What you have to do
Retype everything from the line that contains "# Lower end: the" down to the line that contains "obj.data.transform(world)", inclusive, without altering or adding anything.

Given data
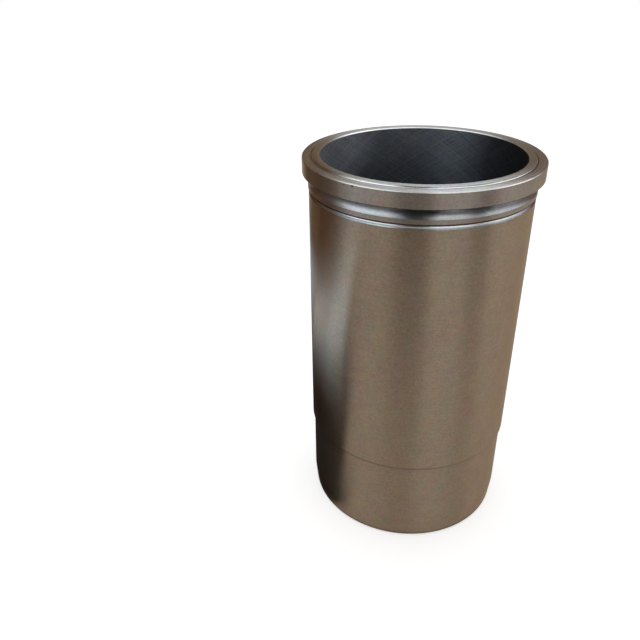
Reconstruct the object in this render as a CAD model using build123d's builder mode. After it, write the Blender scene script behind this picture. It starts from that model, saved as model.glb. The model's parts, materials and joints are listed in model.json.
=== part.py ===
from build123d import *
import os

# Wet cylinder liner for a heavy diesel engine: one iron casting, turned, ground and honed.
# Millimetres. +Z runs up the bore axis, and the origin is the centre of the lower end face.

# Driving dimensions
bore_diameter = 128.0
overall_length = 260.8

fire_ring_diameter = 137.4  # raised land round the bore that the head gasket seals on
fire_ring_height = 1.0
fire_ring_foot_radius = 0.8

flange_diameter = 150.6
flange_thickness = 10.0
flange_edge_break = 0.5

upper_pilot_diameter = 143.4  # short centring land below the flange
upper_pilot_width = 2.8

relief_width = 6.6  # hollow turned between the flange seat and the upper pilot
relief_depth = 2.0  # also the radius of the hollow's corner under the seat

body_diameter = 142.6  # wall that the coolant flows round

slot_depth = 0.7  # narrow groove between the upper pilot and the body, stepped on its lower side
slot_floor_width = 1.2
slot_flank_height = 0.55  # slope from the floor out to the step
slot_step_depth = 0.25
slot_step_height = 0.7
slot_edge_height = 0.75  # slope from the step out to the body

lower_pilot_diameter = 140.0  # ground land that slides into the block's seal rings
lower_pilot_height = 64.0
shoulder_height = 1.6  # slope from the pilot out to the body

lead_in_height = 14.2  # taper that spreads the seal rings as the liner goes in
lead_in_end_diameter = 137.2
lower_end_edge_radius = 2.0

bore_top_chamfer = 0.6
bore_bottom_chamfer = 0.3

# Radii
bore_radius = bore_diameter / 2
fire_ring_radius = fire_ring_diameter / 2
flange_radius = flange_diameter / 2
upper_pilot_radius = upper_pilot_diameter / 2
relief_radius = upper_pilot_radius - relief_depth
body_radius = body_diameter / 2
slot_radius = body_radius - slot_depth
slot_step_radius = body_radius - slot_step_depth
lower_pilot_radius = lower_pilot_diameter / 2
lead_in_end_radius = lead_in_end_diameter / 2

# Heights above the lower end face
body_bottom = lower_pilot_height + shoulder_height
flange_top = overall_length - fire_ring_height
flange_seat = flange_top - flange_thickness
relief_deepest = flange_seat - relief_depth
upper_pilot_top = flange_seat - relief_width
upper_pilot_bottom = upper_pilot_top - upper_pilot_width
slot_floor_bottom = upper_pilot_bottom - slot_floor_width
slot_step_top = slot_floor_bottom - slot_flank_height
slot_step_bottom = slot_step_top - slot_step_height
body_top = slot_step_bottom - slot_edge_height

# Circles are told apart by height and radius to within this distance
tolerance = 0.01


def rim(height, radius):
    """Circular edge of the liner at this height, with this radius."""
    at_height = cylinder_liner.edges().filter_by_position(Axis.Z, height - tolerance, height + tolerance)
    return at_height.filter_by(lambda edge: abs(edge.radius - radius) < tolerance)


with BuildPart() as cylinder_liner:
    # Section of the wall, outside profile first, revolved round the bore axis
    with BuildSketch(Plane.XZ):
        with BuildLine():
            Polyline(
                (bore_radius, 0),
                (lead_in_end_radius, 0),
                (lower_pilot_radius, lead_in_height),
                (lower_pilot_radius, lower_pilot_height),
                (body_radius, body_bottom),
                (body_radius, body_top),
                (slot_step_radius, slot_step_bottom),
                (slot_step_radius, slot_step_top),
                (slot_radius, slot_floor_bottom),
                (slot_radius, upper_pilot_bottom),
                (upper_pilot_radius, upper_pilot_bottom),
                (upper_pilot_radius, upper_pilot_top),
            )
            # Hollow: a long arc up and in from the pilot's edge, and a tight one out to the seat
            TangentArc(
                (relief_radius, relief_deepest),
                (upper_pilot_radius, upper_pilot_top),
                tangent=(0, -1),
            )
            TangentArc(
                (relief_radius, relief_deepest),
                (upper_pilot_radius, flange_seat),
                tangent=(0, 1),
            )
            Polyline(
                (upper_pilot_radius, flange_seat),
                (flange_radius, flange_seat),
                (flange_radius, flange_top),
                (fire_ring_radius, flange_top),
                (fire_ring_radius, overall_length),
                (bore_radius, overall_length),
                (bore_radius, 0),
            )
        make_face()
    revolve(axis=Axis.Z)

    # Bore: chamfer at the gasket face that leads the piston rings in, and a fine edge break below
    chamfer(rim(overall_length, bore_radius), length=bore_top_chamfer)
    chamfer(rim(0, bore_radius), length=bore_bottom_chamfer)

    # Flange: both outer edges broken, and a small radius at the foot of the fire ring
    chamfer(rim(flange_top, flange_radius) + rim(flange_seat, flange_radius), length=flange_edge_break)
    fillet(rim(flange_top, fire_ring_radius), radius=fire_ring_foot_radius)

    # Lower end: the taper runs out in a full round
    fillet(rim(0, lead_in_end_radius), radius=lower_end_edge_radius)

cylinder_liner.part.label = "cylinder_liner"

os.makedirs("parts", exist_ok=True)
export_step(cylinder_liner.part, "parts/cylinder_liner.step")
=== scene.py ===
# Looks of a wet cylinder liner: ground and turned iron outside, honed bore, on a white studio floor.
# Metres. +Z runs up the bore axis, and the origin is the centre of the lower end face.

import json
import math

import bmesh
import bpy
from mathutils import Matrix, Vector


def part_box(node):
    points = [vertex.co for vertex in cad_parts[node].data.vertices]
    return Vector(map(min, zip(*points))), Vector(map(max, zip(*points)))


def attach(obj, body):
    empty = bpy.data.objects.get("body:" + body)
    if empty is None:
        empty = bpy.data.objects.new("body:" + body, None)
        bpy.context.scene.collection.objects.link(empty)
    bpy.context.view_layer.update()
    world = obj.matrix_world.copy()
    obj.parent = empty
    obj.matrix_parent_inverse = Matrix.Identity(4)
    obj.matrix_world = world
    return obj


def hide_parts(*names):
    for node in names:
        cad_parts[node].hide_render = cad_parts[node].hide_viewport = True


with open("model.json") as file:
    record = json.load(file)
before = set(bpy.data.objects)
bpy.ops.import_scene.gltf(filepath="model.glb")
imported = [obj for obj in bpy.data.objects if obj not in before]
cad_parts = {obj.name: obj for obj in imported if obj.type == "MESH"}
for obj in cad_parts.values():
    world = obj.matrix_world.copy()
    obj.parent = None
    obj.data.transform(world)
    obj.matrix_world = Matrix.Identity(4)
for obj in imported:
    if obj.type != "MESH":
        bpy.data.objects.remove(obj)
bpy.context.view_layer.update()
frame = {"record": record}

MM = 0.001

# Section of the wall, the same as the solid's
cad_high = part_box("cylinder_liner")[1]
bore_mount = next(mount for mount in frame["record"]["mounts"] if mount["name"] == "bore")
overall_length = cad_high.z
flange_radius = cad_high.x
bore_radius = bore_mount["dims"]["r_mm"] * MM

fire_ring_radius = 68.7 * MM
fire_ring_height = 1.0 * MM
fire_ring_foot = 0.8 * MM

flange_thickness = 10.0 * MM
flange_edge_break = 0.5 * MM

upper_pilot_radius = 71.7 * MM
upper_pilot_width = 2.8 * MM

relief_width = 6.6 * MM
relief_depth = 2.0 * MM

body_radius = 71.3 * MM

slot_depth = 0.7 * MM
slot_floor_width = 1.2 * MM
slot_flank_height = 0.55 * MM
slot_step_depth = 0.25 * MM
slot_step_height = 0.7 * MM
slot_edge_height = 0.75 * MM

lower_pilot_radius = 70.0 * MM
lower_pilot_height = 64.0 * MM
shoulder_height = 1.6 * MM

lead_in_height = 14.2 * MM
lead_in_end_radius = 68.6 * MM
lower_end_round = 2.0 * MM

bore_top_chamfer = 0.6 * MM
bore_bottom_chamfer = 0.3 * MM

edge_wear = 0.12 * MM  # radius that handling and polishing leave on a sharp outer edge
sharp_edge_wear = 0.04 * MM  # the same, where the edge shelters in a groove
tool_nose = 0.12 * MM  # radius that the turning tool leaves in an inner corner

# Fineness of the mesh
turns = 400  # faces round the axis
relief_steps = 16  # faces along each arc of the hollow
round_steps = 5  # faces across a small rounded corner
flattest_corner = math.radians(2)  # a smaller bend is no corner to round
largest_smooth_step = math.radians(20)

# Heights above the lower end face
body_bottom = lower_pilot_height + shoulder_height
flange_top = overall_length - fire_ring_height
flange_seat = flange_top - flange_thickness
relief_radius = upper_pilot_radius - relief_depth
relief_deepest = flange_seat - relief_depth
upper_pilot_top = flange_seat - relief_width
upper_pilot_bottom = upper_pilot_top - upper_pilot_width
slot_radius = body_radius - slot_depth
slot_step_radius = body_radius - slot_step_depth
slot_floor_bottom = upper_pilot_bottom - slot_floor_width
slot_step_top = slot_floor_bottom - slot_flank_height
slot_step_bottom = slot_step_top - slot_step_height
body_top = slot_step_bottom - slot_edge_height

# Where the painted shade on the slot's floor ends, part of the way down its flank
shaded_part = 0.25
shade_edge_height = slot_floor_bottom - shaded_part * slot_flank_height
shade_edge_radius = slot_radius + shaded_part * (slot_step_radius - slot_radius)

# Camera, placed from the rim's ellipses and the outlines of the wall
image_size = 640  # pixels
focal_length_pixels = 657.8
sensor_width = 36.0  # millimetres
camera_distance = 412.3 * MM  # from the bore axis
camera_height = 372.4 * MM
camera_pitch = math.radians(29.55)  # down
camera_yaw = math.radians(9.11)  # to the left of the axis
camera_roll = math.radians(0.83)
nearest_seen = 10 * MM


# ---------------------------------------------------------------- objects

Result
    # Lower end: the taper runs out in a full round
    fillet(rim(0, lead_in_end_radius), radius=lower_end_edge_radius)

cylinder_liner.part.label = "cylinder_liner"

os.makedirs("parts", exist_ok=True)
export_step(cylinder_liner.part, "parts/cylinder_liner.step")
=== scene.py ===
# Looks of a wet cylinder liner: ground and turned iron outside, honed bore, on a white studio floor.
# Metres. +Z runs up the bore axis, and the origin is the centre of the lower end face.

import json
import math

import bmesh
import bpy
from mathutils import Matrix, Vector


def part_box(node):
    points = [vertex.co for vertex in cad_parts[node].data.vertices]
    return Vector(map(min, zip(*points))), Vector(map(max, zip(*points)))


def attach(obj, body):
    empty = bpy.data.objects.get("body:" + body)
    if empty is None:
        empty = bpy.data.objects.new("body:" + body, None)
        bpy.context.scene.collection.objects.link(empty)
    bpy.context.view_layer.update()
    world = obj.matrix_world.copy()
    obj.parent = empty
    obj.matrix_parent_inverse = Matrix.Identity(4)
    obj.matrix_world = world
    return obj


def hide_parts(*names):
    for node in names:
        cad_parts[node].hide_render = cad_parts[node].hide_viewport = True


with open("model.json") as file:
    record = json.load(file)
before = set(bpy.data.objects)
bpy.ops.import_scene.gltf(filepath="model.glb")
imported = [obj for obj in bpy.data.objects if obj not in before]
cad_parts = {obj.name: obj for obj in imported if obj.type == "MESH"}
for obj in cad_parts.values():
    world = obj.matrix_world.copy()
    obj.parent = None
    obj.data.transform(world)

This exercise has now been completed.